Hoffnung auf Überlebende nach Erdbeben in Afghanistan schwindet

Zerstörtes Bergdorf im Osten Afghanistans
Zerstörtes Bergdorf im Osten Afghanistans
© AFP
Nach dem schweren Erdbeben mit mehr als 1400 Toten schwindet in Afghanistan die Hoffnung, noch Überlebende in den Trümmern zu finden. In der am schlimmsten betroffenen Provinz Kunar haben Rettungsteams einige Bergdörfer immer noch nicht erreicht, wie der Behördenvertreter Ijas Ulhak Jaad am Mittwoch der Nachrichtenagentur AFP sagte. Einsätze zur Bergung von Verschütteten und zur Versorgung der Überlebenden seien dort noch gar nicht angelaufen.

Das Beben der Stärke 6,0 hatte sich in der Nacht zum Montag in der Nähe der Großstadt Dschalalabad im Osten Afghanistans ereignet. Nach Angaben der Taliban-Regierung vom Mittwoch kamen dabei mindestens 1469 Menschen ums Leben. Mehr als 3500 weitere Menschen wurden verletzt.

Fast 7000 Häuser in den Provinzen Kunar, Nangarhar und Laghman im bergigen Grenzgebiet zu Pakistan wurden den Angaben zufolge vollständig zerstört. In seinem Dorf sei "kein einziges Haus intakt" geblieben, sagte der 56-jährige Omarchan Omari aus Dara-i-Nur in Nangarhar AFP.

Nach Angaben der Weltgesundheitsorganisation (WHO) sind immer noch "viele Menschen in zerstörten Gebäuden eingeschlossen". Die afghanischen Behörden und die UNO gehen daher davon aus, dass die Opferzahl noch weiter steigen wird.

Viele Orte in der Unglücksregion sind weiterhin schwer erreichbar, weil Erdrutsche und Felsstürze die Zufahrtsstraßen blockiert haben.
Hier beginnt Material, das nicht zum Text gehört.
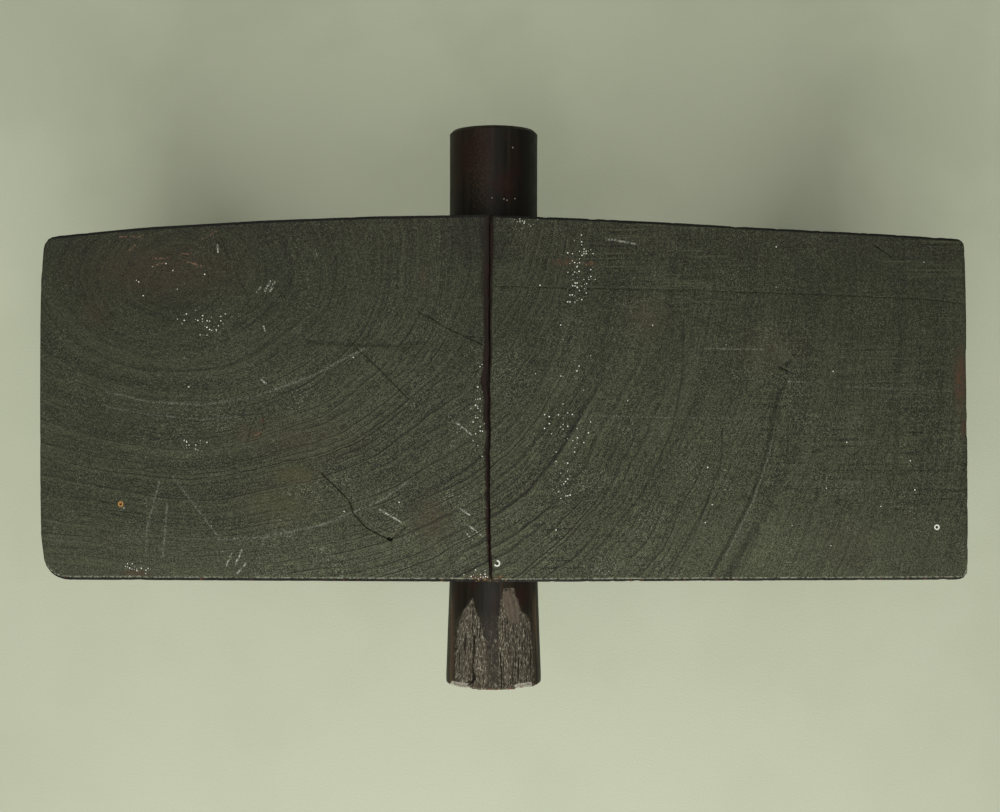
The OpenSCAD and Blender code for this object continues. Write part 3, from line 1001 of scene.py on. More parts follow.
@dataclass
class Cheek(WorkedPiece):
    """One upright half of the yoke: crown, leg and foot in one timber.

    Its sizes are in mm. The crown's skin is the depth under the crown that is refined. The sawn top is
    hewn only by top_hew of what the sides are.
    """

    side: Side = Side.LEFT
    checks: tuple[Line, ...] = ()
    scratches: tuple[Line, ...] = ()
    grazes: tuple[Line, ...] = ()
    specks: tuple[Patch, ...] = ()
    rusts: tuple[Patch, ...] = ()
    stains: tuple[Patch, ...] = ()
    chips: tuple[Patch, ...] = ()
    crumbs: tuple[Patch, ...] = ()
    grime: tuple[Patch, ...] = ()
    bleached: tuple[Patch, ...] = ()
    dents: tuple[Dent, ...] = ()
    ease_end: float = 0.4
    ease_front: float = 0.6
    ease_foot: float = 290.0
    crown_skin: float = 14.0
    crown_from: float = 10.5
    crown_fade: float = 1.5
    top_hew: float = 0.6
    side_probe: float = 12.0
    top_skin: float = 2.0
    arris_radius: float = 0.8
    arris_angle: float = 50.0
    edge_reach: float = 2.4
    line_reach: Place = (1.6, 0.8)
    seam_reach: Place = (5.0, 3.8)
    dent_reach: Point = (2.6, 1.9, 1.6)
    dent_hollow: float = 0.6
    dent_depth: float = 0.5
    burr_width: float = 0.25
    ground_dust: float = 0.0006
    ground_rust: float = 0.05
    tooth_by_y: tuple[Place, ...] = ((-75, 1.0), (-30, 0.95), (10, 0.7), (40, 0.45), (80, 0.35))
    tooth_by_x: tuple[Place, ...] = ((-200, 0.5), (-130, 0.7), (-80, 0.95), (-30, 1.0))
    # Each row is a Y, the X of the left and right edges of the band of dirt and painted shade, and how soft
    # its left edge is.
    seam_edges: tuple[tuple[float, float, float, float], ...] = (
        (83, -8.6, -3.8, 4), (70, -8.4, -3.8, 4), (51, -9, -4.9, 1.8), (38, -8.2, -4.7, 0.6),
        (31, -8, -4.7, 0.6), (18, -8.8, -5.1, 0.6), (12, -9.3, -5.4, 0.8), (2, -8.6, -5.4, 0.7),
        (-8, -7.9, -5.4, 0.5), (-27, -7.6, -5.6, 0.5), (-46.5, -7.6, -5.6, 0.5), (-62, -6.9, -5.3, 1),
        (-70, -5.8, -4.7, 0.6), (-75, -5.3, -4.6, 0.5),
    )
    seam_share: float = 0.7
    seam_half: float = 0.35
    seam_depth: float = 0.45
    lip_depth: float = 0.3
    cut_edge: float = 0.35
    cut_fade: float = 0.8
    meet_z: float = 330.0
    neck_z: float = 82.0
    rope_hole: Place = (4.25, 36.0)
    rope_hole_reach: float = 16.0
    arch_z: float = 100.0
    arch_r: float = 140.0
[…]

Ein Team von Save the Children musste nach Angaben der  Hilfsorganisation etwa 20 Kilometer zu Fuß laufen, "um durch Felsstürze abgeschnittene Dörfer zu erreichen". Medizinische Geräte zur Versorgung von Verletzten trugen die Helfer dabei auf dem Rücken.

Das Verteidigungsministerium der Taliban-Regierung erklärte, innerhalb von zwei Tagen seien 155 Hubschrauberflüge organisiert worden, um rund 2000 Verletzte und deren Angehörige in Krankenhäuser zu bringen. Im Dorf Masar Dara in Kunar wurde zudem eine kleine mobile Klinik eingerichtet, um Verletzte notdürftig zu versorgen. 

Wie ein AFP-Korrespondent berichtete, wurden bisher jedoch keine Zelte für Überlebende aufgestellt. Die Bewohner zerstörter Lehm- und Steinhäuser müssen daher im Freien schlafen.

Nach Angaben der Hilfsorganisation ActionAid sind mehr als 12.000 Menschen direkt von dem Erdbeben betroffen. Frauen und Mädchen, die von den radikalislamischen Taliban systematisch diskriminiert und ihrer Rechte beraubt werden, seien in der Notlage besonders gefährdet.

Afghanistan wird häufig von Erdbeben erschüttert, insbesondere am Hindukusch, wo die Eurasische und die Indische Erdplatte aufeinander treffen. Da viele Häuser in dem Land aus Lehmziegeln gebaut sind, richten die Erdstöße oft schwere Schäden an.

Hinzu kommt, dass die humanitäre Lage in Afghanistan infolge der Machtübernahme der Taliban im August 2021 ohnehin katastrophal ist. Der Westen hat seine Hilfen seitdem stark zurückgefahren.

"Dieses Erdbeben hätte zu keinem schlechteren Zeitpunkt kommen können", erklärte der Generalsekretär der Internationalen Föderation der Rotkreuz und Rothalbmond-Gesellschaften (IFRC), Jagan Chapagain. Die Katastrophe verursache "nicht nur unmittelbares Leid", sondern verschärfe auch die ohnehin schon schlimme humanitäre Krise in Afghanistan.

Das Welternährungsprogramm (WFP), das sich um Lebensmittel-Hilfen für die Erdbeben-Opfer bemüht, erklärte, da in Afghanistan schon vor dem Beben viele Menschen an Hunger gelitten hätten, sei die "Realität brutal".